8. Time-windowed aggregate features

[optional] Setup Dataflow Development environment

To develop Apache Beam pipelines in Eclipse:

  • Install the latest version of the Java SDK (not just the runtime) from http://www.java.com/
  • Install Maven from http://maven.apache.org/
  • Install Eclipse for Java Developers from http://www.eclipse.org/
  • If you have not already done so, git clone the respository:
    git clone https://github.com/GoogleCloudPlatform/data-science-on-gcp
    
  • Open Eclipse and do File | Import | From existing Maven files. Browse to, and select data-science-on-gcp/08_dataflow/chapter8/pom.xml
  • You can now click on any Java file with a main() (e.g: CreateTrainingDataset1.java) and select Run As | Java Application. Note that you might have to change paths (replace vlakshmanan by your user name, and cloud-training-demos-ml by your bucket).

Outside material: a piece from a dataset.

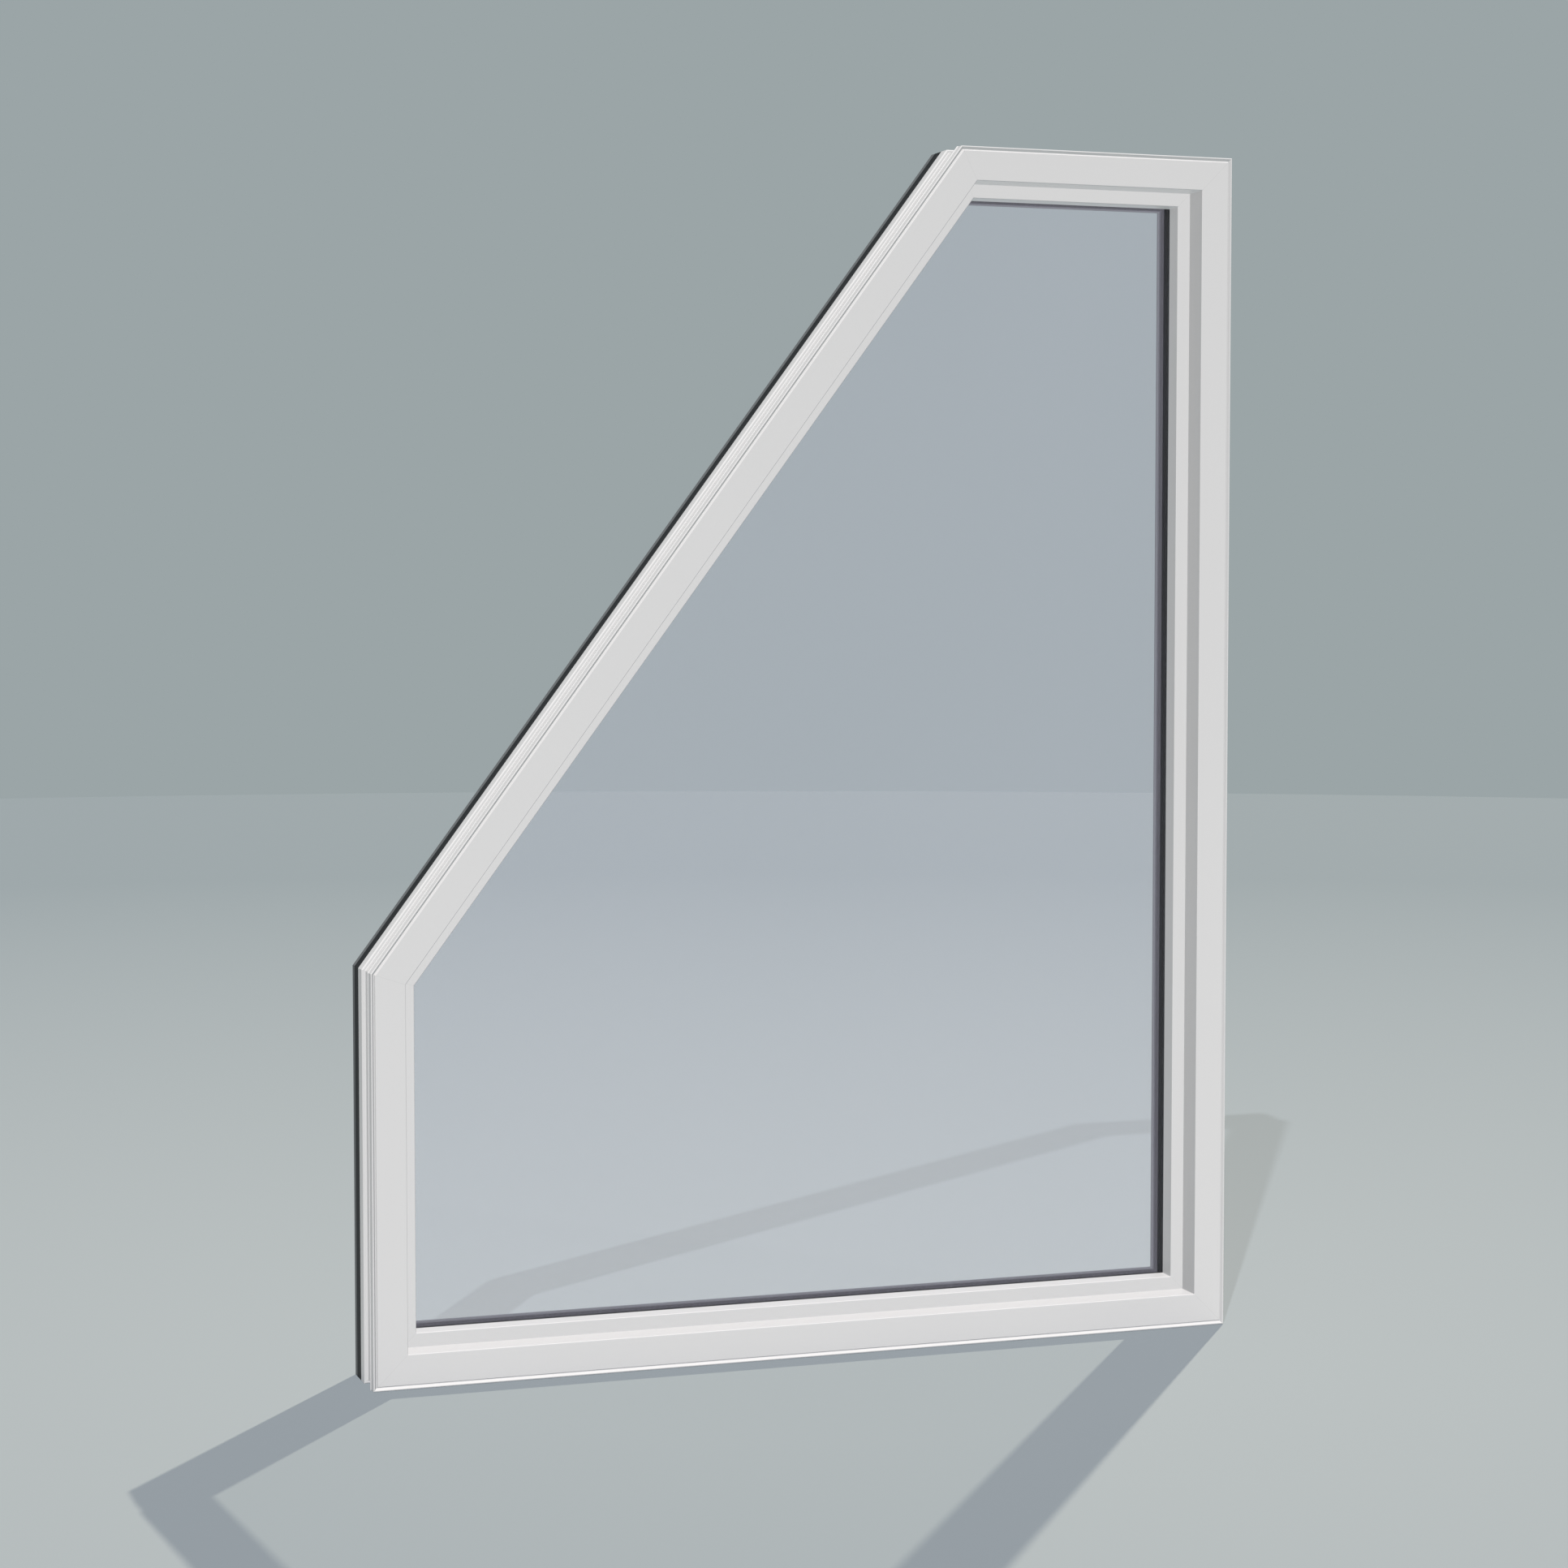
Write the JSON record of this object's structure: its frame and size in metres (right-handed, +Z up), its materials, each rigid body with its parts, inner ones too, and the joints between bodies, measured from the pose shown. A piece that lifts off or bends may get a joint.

Run Dataflow from command-line to create augmented dataset for machine learning

To run the Dataflow pipelines from CloudShell:

  • If you haven't already done so, git clone the repository.
  • Launch a Dataflow pipeline (it will take 20-25 minutes):
    cd data-science-on-gcp/08_dataflow
    ./create_datasets.sh bucket-name  max-num-workers
    
  • Visit https://console.cloud.google.com/dataflow to monitor the running pipeline.
  • Once pipeline is finished, go to https://console.cloud.google.com/dataflow to see that you now have new data.
  • Load the augmented data into BigQuery also:
    bash ./to_bq.sh bucket-name